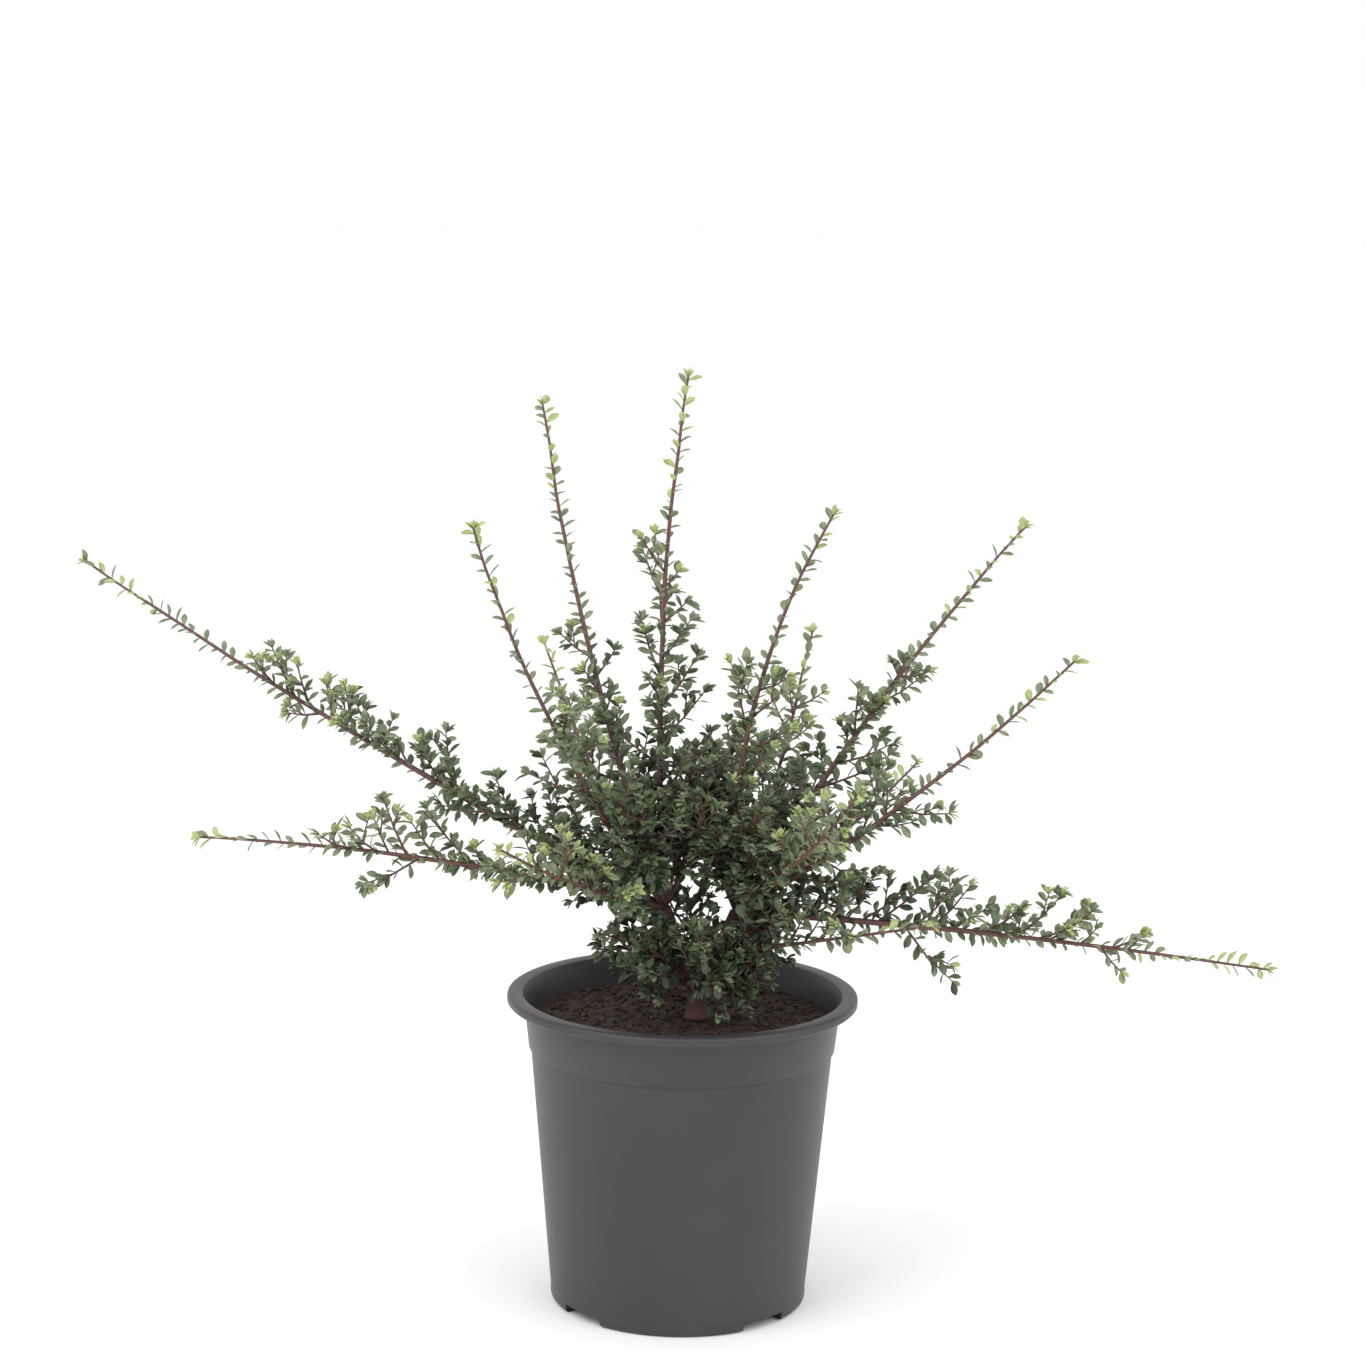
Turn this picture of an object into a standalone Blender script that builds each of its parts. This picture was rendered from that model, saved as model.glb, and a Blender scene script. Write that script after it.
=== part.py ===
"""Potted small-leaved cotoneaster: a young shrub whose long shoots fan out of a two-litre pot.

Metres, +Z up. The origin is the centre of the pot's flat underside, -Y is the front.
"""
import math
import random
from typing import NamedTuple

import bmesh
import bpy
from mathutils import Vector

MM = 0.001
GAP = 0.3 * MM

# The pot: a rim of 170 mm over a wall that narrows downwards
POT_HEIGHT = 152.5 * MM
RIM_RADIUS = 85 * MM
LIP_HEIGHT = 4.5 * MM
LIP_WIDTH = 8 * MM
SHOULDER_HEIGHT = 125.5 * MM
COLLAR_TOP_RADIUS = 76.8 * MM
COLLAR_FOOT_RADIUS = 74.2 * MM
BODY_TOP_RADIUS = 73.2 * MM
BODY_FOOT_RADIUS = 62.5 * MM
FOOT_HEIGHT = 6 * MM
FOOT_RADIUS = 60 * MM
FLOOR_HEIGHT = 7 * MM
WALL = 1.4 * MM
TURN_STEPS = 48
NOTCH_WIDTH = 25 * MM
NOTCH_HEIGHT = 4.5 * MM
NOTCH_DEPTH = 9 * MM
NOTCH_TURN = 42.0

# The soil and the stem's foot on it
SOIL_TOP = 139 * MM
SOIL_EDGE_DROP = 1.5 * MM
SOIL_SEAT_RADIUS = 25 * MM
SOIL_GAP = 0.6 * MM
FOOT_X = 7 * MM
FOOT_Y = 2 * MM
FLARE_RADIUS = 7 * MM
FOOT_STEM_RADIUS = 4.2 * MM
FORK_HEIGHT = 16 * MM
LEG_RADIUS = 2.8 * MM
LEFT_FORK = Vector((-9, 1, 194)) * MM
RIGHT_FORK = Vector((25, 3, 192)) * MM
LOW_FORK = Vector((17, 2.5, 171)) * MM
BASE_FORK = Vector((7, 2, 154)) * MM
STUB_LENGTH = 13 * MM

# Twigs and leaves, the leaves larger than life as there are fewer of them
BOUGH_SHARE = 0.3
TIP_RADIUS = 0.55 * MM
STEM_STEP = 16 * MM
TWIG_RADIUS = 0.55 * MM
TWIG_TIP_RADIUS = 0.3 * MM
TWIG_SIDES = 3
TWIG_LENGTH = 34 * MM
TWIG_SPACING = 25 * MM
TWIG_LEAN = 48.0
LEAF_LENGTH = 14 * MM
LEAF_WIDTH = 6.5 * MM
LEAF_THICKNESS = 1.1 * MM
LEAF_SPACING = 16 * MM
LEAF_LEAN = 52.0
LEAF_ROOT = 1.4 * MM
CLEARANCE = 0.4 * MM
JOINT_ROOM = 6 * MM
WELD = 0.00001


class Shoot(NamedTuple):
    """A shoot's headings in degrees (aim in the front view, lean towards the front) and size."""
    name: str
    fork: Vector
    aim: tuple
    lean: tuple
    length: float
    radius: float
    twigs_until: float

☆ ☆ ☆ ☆

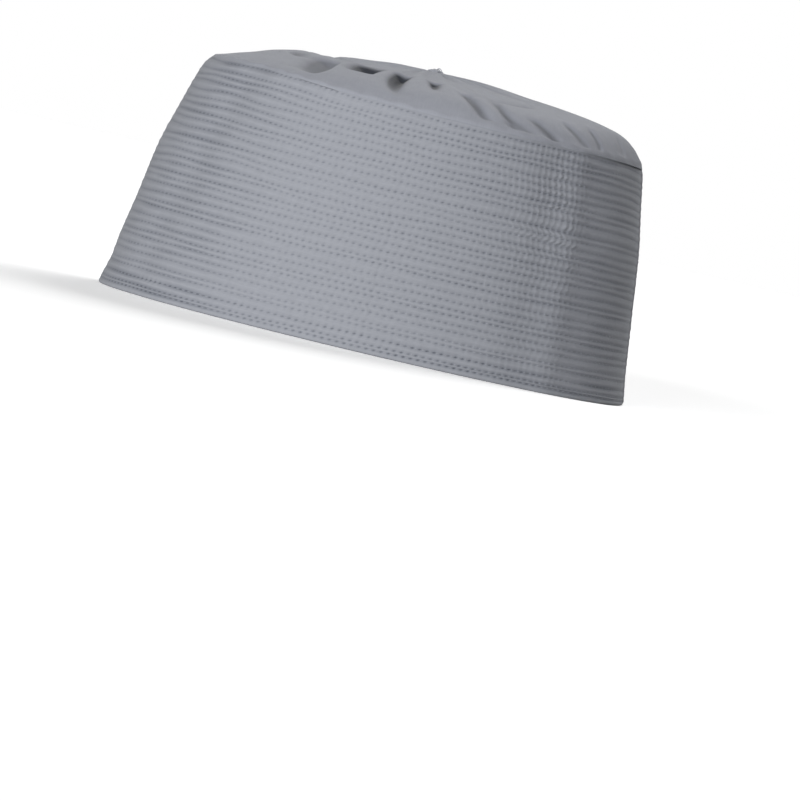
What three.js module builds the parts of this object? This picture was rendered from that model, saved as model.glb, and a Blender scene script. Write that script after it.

☆ ☆ ☆ ☆

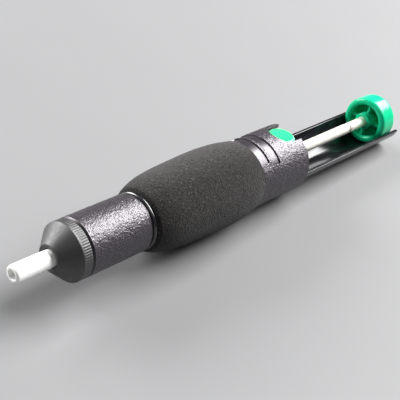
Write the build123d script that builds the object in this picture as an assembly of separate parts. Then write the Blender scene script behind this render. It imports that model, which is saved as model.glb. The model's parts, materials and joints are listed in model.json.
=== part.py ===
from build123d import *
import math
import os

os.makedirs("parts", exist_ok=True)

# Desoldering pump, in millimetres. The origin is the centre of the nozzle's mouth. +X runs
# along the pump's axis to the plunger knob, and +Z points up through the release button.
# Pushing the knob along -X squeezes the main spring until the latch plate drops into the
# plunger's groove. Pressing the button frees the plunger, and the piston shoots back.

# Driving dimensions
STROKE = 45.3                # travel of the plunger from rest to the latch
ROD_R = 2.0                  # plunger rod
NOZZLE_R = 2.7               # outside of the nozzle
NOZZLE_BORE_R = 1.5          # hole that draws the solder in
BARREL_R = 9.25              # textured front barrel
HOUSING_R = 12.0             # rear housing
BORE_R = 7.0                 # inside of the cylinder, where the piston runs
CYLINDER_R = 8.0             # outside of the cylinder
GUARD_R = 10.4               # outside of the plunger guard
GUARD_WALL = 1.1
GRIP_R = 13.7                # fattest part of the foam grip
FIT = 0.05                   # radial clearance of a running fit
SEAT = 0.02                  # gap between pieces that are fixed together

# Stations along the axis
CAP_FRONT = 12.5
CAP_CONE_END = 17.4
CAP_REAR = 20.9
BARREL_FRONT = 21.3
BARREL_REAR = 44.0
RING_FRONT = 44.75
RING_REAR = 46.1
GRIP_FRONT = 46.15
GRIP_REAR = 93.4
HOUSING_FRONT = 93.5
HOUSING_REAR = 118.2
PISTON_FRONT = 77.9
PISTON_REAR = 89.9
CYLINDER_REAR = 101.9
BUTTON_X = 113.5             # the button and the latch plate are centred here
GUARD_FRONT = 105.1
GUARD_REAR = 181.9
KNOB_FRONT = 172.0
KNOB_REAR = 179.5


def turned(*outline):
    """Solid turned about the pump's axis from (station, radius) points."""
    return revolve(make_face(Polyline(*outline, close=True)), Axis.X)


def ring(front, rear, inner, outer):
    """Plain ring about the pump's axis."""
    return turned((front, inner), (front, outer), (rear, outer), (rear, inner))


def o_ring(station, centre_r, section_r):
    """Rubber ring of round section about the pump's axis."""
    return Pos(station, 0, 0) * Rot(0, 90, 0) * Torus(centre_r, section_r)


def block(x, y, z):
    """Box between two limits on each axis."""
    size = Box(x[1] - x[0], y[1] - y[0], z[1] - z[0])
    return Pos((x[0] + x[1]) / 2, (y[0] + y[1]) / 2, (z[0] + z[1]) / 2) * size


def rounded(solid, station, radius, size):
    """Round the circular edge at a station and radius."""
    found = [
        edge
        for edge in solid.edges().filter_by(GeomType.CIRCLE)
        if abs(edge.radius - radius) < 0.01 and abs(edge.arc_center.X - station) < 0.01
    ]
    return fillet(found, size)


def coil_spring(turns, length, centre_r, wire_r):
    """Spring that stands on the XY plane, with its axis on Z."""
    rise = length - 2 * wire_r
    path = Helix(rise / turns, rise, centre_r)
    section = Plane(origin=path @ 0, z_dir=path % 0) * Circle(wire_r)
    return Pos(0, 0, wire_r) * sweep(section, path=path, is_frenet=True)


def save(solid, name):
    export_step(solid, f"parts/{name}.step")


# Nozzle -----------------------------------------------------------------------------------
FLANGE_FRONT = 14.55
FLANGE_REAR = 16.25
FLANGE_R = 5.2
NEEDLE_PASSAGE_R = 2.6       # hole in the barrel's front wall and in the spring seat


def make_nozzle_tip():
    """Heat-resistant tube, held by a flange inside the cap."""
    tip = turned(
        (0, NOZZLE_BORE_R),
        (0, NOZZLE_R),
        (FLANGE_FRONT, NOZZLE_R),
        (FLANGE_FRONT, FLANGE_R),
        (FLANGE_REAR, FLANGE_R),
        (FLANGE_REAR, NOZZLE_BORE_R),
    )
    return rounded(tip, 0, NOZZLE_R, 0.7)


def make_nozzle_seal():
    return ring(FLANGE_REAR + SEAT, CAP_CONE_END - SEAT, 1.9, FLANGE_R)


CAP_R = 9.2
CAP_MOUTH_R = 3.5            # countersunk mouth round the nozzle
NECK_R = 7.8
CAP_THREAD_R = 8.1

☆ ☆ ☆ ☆

Instruction
With the first line being the one containing "Turn this picture" and the last line the one containing "GAP = 0.3 * MM", transcribe exactly the lines above that fall in that range.

Reply to the task
Turn this picture of an object into a standalone Blender script that builds each of its parts. This picture was rendered from that model, saved as model.glb, and a Blender scene script. Write that script after it.
=== part.py ===
"""Potted small-leaved cotoneaster: a young shrub whose long shoots fan out of a two-litre pot.

Metres, +Z up. The origin is the centre of the pot's flat underside, -Y is the front.
"""
import math
import random
from typing import NamedTuple

import bmesh
import bpy
from mathutils import Vector

MM = 0.001
GAP = 0.3 * MM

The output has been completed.